I say that now as a parent of a 15-year-old, and I realise just how young I was, but it was the norm in the 90’s. That “laddish culture” of drinking pints with your mates, going out all weekend, knocking back Dry Martini’s until 5 in the morning and waking up after just a few hours’ sleep feeling like a new person, they were the heady days of my youth.

I worked for Richard Branson in Gran Canaria as a holiday rep when I was 19, and we would drink in the clubs until the early hours, go home, sleep a bit and be up, dressed and immaculate by 10 am! Incredible!

Even as I grew older, and became a mother, alcohol was still very much the norm in my life. I became a part of the “mum blogger” scene, and again alcohol was promoted as a reward for getting through another day of parenting. There was a lot of, “is it wine o clock yet?” and “pass the gin,” promoted towards us and by us, and we accepted it.

Alcohol has been so deeply engrained in our culture, that I never really saw it as an issue for me. I didn’t particularly feel that I was drinking much, but by the time I reached my late 30’s I was drinking pretty much every day as a “reward.”

I was, by this time, a mother of three young children and my days were crazily busy, alcohol was the marker where one day ended and the next one began. It was my present to myself for waking up early, packing lunches, cooking meals, cleaning toilets (not at the same time!) doing the laundry and generally keeping everything ticking over. I didn’t drink a lot, maybe 1-2 small glasses of wine a night, but that soon adds up, and so do the side effects. My anxiety at this point was constant, but I was not really aware of this.

I don’t think I was addicted to alcohol; I think I had formed a habit. It was just part of a daily routine, put the kids to bed, open the wine… every day. I could do Dry January without any trouble, but it never seemed to make me feel any different.

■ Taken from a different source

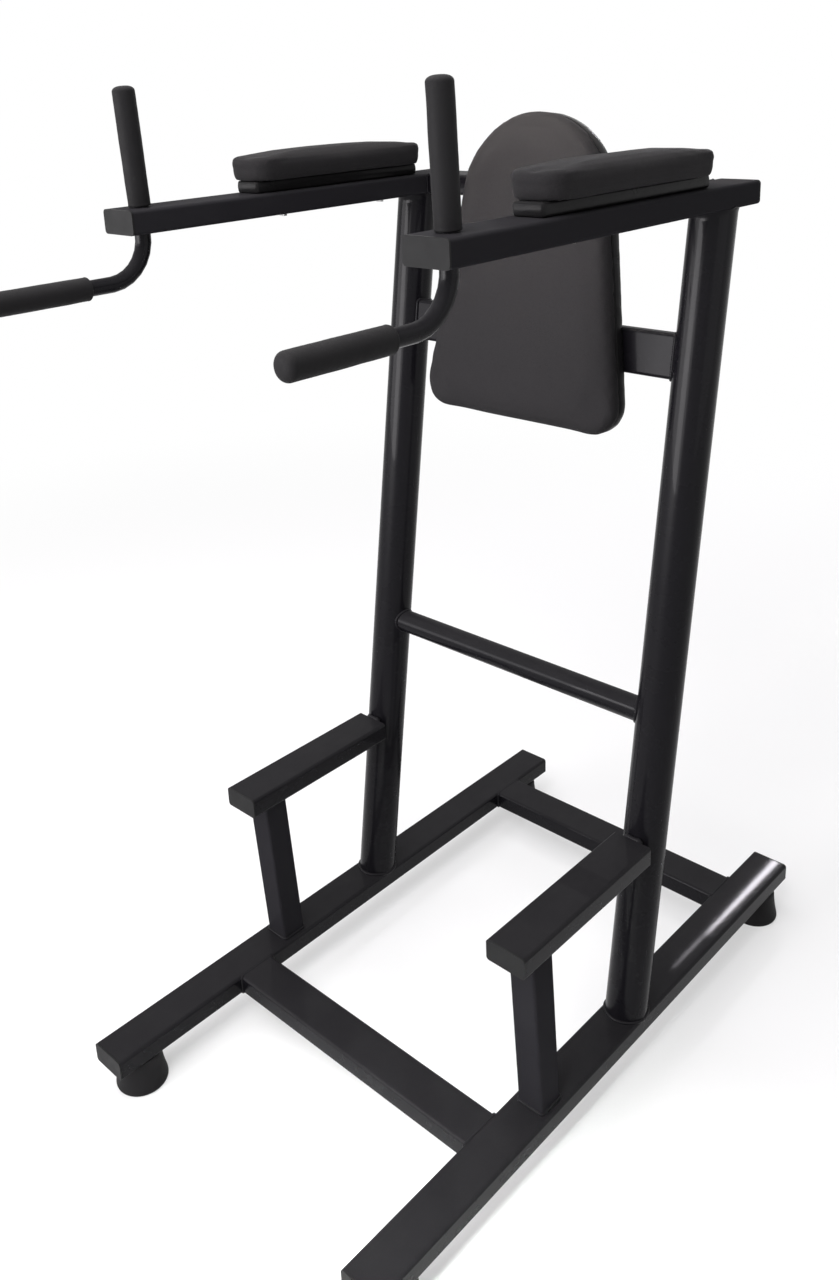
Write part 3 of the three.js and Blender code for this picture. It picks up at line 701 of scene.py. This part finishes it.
def topFlare(side, sign, v):
    # a smooth cove from a leaning pipe out to the flat above it, widest at the front and back,
    # where the flat runs on, and thin at the flat's rounded edges
    across, along = fullTurn(v["steps"])
    share = np.abs(along) ** v["narrowing"]
    width, height = v["least"] + v["width"] * share, v["least"] * 2 + v["height"] * share
    turn = np.linspace(0, math.pi / 2, v["coveSteps"])
    inside = np.full_like(width, -v["inside"])
    reach = np.vstack([inside, np.append(1 - np.cos(turn), 1)[:, None] * width, inside])
    down = np.concatenate([[1], 1 - np.sin(turn), [0, 0]])
    z = armUnderside - down[:, None] * height + v["sink"] * cornerDrop(across * uprightRadius, halfTube)
    z[-2:] += v["above"]
    x = sign * sideX + across * (uprightRadius + np.minimum(reach, v["sideways"]))
    y = uprightPlace(z) + along * (uprightRadius / math.cos(lean) + reach)
    return closedLoop(f"{side}_upright_top_weld", together(x, y, z).transpose(1, 0, 2), v["creaseAngle"])


beamEnd = {"slide": 0.3, "sink": 0.32, "thin": 0.08}   # shares of the drop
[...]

I now know that I needed to give up for longer to feel a difference, because the other positive effects that not drinking was having on my body were too subtle for me to notice in 4 weeks, and on the first of February I would open the wine and carry on drinking.


February 1st 2020

So as a person who never felt she had a problem with alcohol, even though I now recognise several problems it was creating in my life, you can imagine my surprise when on the 10th August 2021, I suddenly gave up drinking.

I had no intention of giving up drinking on my wedding anniversary, on holiday, and I had no idea that the glass of prosecco in my hand, that I could feel burning my throat and my stomach as I carried on regardless, would be my last one. All I knew was that I wasn’t enjoying drinking anymore and it was starting to feel like another “chore” to fit into an already busy day.

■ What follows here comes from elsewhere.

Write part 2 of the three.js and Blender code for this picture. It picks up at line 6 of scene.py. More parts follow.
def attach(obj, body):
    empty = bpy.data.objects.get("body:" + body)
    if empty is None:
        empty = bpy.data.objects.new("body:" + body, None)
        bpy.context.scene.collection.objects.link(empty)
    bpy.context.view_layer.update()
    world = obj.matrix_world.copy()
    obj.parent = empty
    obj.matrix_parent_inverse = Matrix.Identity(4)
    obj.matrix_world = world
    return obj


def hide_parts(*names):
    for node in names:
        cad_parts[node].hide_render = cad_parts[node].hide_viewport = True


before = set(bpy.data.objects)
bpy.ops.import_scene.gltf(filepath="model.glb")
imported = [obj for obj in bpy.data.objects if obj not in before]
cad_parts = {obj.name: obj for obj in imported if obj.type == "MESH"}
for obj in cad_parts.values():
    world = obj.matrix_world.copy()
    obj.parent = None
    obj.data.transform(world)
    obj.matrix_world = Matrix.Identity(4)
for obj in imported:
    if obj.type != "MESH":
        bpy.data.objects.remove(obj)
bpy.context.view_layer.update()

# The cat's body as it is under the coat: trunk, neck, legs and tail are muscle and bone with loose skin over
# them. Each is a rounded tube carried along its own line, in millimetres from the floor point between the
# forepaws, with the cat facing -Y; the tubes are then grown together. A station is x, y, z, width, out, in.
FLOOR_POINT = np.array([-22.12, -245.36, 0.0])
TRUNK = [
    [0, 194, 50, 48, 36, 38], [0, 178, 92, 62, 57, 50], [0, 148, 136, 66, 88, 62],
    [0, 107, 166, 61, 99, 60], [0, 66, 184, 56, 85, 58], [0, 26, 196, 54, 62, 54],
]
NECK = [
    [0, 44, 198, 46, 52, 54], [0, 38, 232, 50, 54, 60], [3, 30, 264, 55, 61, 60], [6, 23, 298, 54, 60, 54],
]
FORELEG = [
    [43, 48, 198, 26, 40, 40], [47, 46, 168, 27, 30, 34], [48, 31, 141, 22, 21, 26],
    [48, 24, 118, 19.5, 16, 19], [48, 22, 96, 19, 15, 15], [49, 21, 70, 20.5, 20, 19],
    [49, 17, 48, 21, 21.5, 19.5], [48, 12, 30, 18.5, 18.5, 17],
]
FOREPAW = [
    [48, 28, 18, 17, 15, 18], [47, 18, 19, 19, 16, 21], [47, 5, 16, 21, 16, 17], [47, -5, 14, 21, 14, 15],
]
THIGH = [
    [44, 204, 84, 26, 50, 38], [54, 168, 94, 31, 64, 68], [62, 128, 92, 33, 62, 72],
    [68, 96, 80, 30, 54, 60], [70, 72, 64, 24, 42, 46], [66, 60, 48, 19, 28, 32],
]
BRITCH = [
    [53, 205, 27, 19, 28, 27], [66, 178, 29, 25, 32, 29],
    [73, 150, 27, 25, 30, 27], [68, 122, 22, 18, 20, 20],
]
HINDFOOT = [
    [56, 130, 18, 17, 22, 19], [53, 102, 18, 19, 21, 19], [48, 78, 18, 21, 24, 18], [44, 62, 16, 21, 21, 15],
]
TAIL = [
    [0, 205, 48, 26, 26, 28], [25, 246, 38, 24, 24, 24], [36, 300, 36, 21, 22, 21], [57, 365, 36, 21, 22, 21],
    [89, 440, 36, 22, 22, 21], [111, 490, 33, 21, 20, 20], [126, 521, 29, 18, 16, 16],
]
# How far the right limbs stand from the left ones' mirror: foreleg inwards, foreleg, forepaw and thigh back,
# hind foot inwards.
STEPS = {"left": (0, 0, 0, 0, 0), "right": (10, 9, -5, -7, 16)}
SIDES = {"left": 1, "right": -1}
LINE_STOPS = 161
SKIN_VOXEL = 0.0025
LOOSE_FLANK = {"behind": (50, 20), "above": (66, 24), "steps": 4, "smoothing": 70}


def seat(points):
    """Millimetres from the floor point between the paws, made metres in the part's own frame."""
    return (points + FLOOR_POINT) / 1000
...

My health was suffering, and I was beginning to feel quite ill generally. I had developed colitis, I was constantly anxious, tired and on edge, and as I sipped that last alcoholic drink, I suddenly thought, “why am I doing this?” I poured the rest away down the sink and put myself to bed.

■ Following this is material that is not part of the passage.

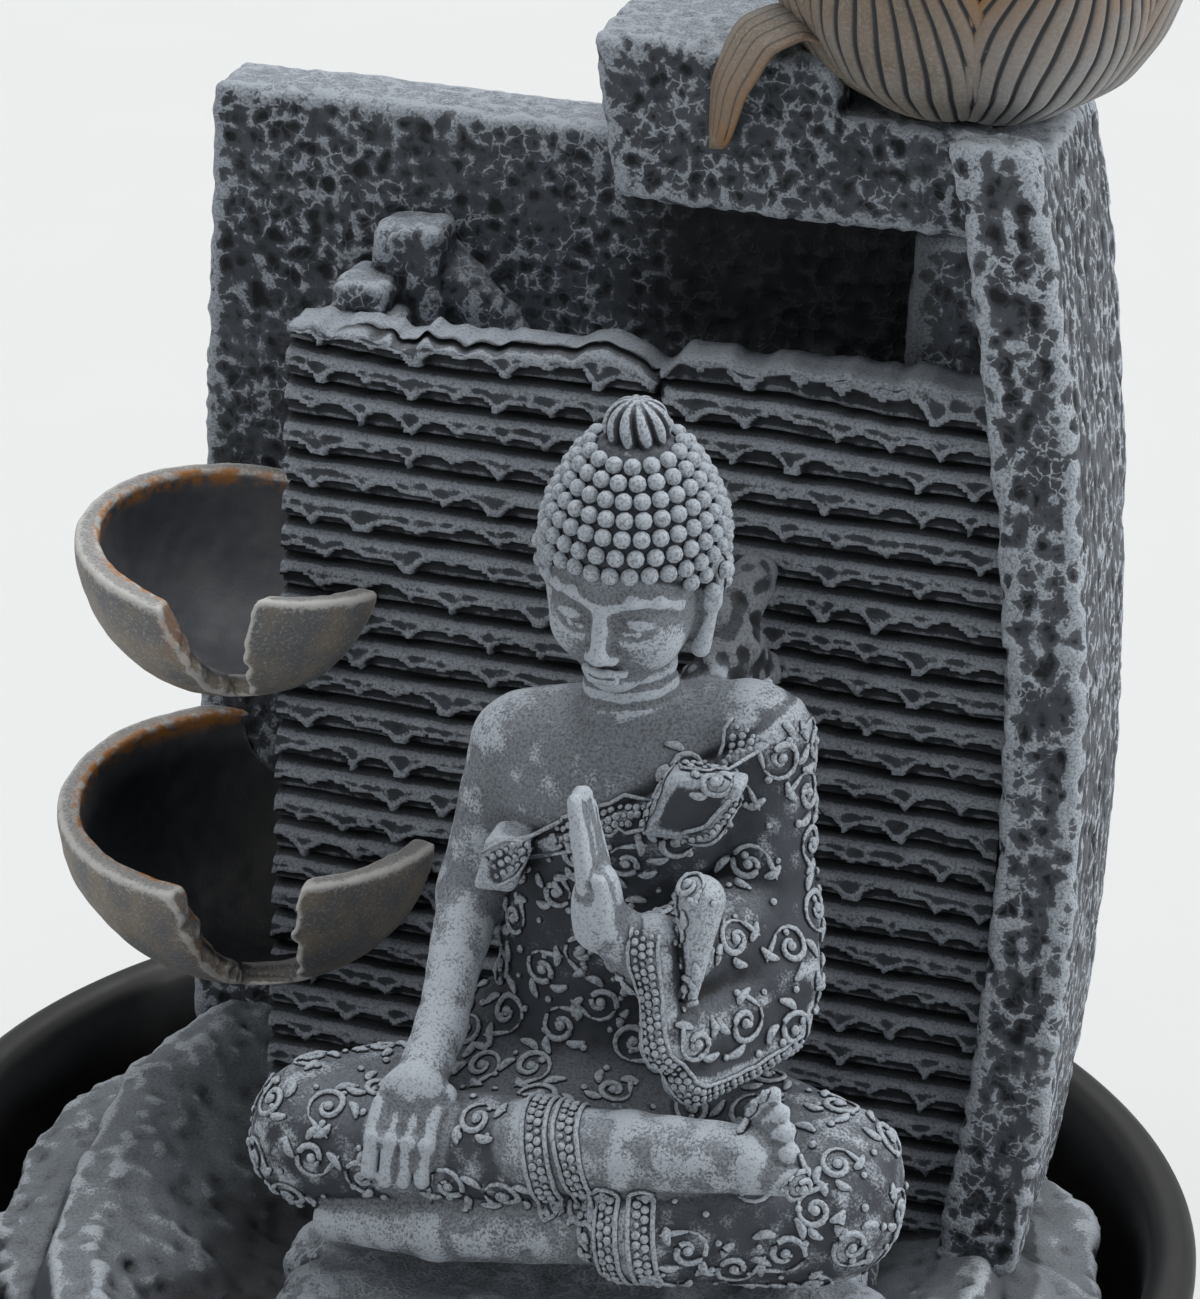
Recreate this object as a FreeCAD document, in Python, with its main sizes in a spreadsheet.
"""Tabletop water fountain, modelled in its own frame.

+Z is up, -Y is the front, the origin is the centre of the round basin on the surface that it stands on.
Lengths are millimetres. A black basin holds the water and a small submersible pump. The cast-stone
sculpture stands in the basin: a hollow rock base carries a rear slab, a curved side pillar, a lintel,
a ridged waterfall wall with a trough behind it, two stacked spill bowls, a seated figure and a lotus.
A hose climbs from the pump through the jamb into the lotus, which is where the water starts.
"""

import FreeCAD, Part
import math
import os

import Sketcher
from FreeCAD import Rotation, Vector

OUT = "parts"
doc = FreeCAD.newDocument("fountain")
made = []  # every finished sub-part, in the order it is built

# ---------------------------------------------------------------- driving dimensions
DIMS = {
    # basin
    "BasinRad": 105.0, "RimHeight": 62.0, "RimWidth": 5.5, "BasinWall": 2.4, "FloorTop": 4.5,
    "FootTop": 2.0, "FootRad": 8.0, "FootCircle": 70.0, "BasinFloorRad": 84.0, "NotchWidth": 9.0,
    "NotchDepth": 7.0,
    # rock base
    "BaseFootRad": 78.0, "BaseEdgeRad": 92.0, "BaseEdgeZ": 55.0, "BaseTop": 60.0, "BaseTopRad": 87.0,
    "BaseWall": 4.5,
    "CaveTop": 45.0, "PoolFloor": 50.0, "PoolLeft": -58.0, "PoolRight": 61.0, "PoolFront": -74.0,
    "PoolBack": 4.0,
    "InletWidth": 12.0, "InletHeight": 8.0,
    # rear slab and trough
    "SlabLeft": -73.5, "SlabFront": 34.0, "SlabBack": 50.0, "SlabTop": 229.0, "SlabCorner": 9.0,
    "RidgeLeft": -50.0, "RidgeFace": 5.0, "RidgeBack": 13.0, "RidgeTop": 204.0, "RidgePitch": 6.5,
    "RidgeDepth": 3.2,
    "TroughFloor": 193.0, "TroughWall": 4.0, "TroughInset": 3.0,
    # jamb, lintel and pillar
    "JambLeft": 44.5, "JambFront": 15.0, "LintelLeft": -6.5, "LintelFront": 12.0, "LintelBottom": 224.5,
    "LintelTop": 250.0, "SeatLeft": 27.0, "SeatTop": 241.0, "LintelLean": 5.0,
    "PillarFront": -4.0, "PillarTop": 244.0, "PillarLip": 9.0, "PillarThick": 13.0,
    "PillarTopX": 64.0, "PillarMidX": 79.5, "PillarMidZ": 145.0, "PillarFootX": 76.5,
    # hose run
    "HoseX": 52.0, "HoseY": 27.0, "ChannelRad": 5.0, "HoseOuter": 4.5, "HoseInner": 3.1, "HoseBend": 12.0,
    # bowls
    "UpperX": -58.5, "UpperY": 7.0, "UpperRad": 25.5, "UpperRim": 166.0, "UpperDeep": 25.0,
    "UpperNotchX": 4.5,
    "LowerX": -54.5, "LowerY": 7.0, "LowerRad": 32.0, "LowerRim": 120.0, "LowerDeep": 30.0,
    "LowerNotchX": 8.5,
    "BowlWall": 3.4, "UpperNotch": 20.0, "LowerNotch": 24.0, "UpperNotchHalf": 7.0, "LowerNotchHalf": 10.0,
    # lotus
    "LotusCupRad": 17.0, "LotusHeight": 44.0, "PetalLength": 44.0, "PetalHalf": 13.0, "PetalThick": 2.2,
    "LotusX": 49.5, "LotusY": 26.0, "DroopFront": 7.0, "DroopBack": 11.4,
    # figure
    "FigureX": 15.0, "FigureY": -40.0, "SeatRockTop": 72.0, "SeatRockLeft": -25.0, "SeatRockRight": 57.0,
    "SeatRockFront": -71.0, "SeatRockBack": 1.0,
    # pump: its shaft runs front to back, with the intake at the front
    "AxisZ": 22.0, "PumpX": 18.0, "ChamberFront": 21.0, "MotorFront": 33.0, "MotorBack": 63.0,
    "MotorHalf": 14.0,
    "MotorFoot": 8.0, "ChamberRad": 13.0, "ChamberBore": 11.0, "WellRad": 6.0, "WellBack": 59.0,
    "RotorRad": 5.2, "RotorFront": 35.0, "RotorBack": 56.5, "PinRad": 1.0, "PinSlack": 0.05,
    "BladeRad": 9.6, "BladeFront": 26.0, "HubRad": 3.6, "CoverThick": 1.8, "GrilleDepth": 4.6, "EyeRad": 5.0,
    "KnobRad": 4.2, "KnobDepth": 2.6, "NozzleBore": 2.0, "NozzleEnd": 40.0, "CupRad": 5.5,
}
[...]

The following evening, I replaced my usual drink with squash, because I was trying to get myself better so we could enjoy our holiday. I did this every day for the rest of the week, and each day I felt a little bit better.

I never believed that the alcohol I was consuming was affecting me much. I had two small glasses of wine each evening and that was it. I never went out binge drinking, I never got drunk, I just ticked along with two glasses of wine… every single day.

But that two glasses of wine every single day added up to:

21 units of alcohol most weeks

150 bottle of wine a year

Which added up to the best part of £1000 a year on wine.

If someone said to me, “I want you to spend £1000 on yourself this year,” I would never do it, but here I was more than happy to.

As the days, weeks and months passed by, I still didn’t think that I had given up alcohol, it was just a temporary thing I was doing. Even now, I won’t say that “I’ll never drink again,” because that might make me want a drink. I just know that today I don’t want a drink and my body is grateful for the rest.

My second big confession of this post, is that I actually wrote it over a year ago, and I have been too scared to share it with you! But I am feeling much more confident now in my ability to be able to offer an opinion on this subject and I hope you are finding it helpful.

I am now 124 weeks alcohol free, and I can tell you that I am definitely finding life easier.

My anxiety has improved significantly. When I was drinking every day, I always had an underlying feeling of anxiety around me, it was subtle, but definitely there. It took three months for it to leave my body completely.

Colitis is much less of an issue, and actually almost gone. I no longer feel like my entire digestive system is on fire, so that’s a bonus!

I sleep better, not perfectly (I have kids), but better.

I feel more positive and productive, and also more able to experience emotions without trying to suppress them in some way. They are what they are, and they tell me things about my life, which is quite helpful really.

I don’t miss drinking one bit. I feel like that’s a bit of a smug thing to write, but it’s the truth. Not once in 124 weeks, have I thought, “I’d really like a drink now.”

I have saved a whopping £2600 so far by not consuming alcohol.

This is not a blog post on how to give up alcohol, I can’t really tell you how exactly I did it after 27 years of drinking, I just wanted to record somewhere that it is possible, and you will know if it’s the right time for you to do the same.

The advice I would give to you, whether you are embarking on dry January, or a longer-term plan is to follow the principles of reiki, where we say, “Just for today…” that helps it all to feel much more achievable and less daunting.

So, if you feel ready to leave alcohol behind in 2024, try the mantra “Just for today I will choose to drink water.” Feel free to add your own choice of non-alcoholic drink here! I like pressed fruit juices and sparkling water, but you can go wild!

Try to avoid replacing alcohol with soft drinks like cola because these can have other detrimental effects on health and hormones… but that’s a blog for another day!

Whatever you choose to drink, I wish you a very happy and healthy new year. I am having a celebratory cup of tea for finally sharing this post!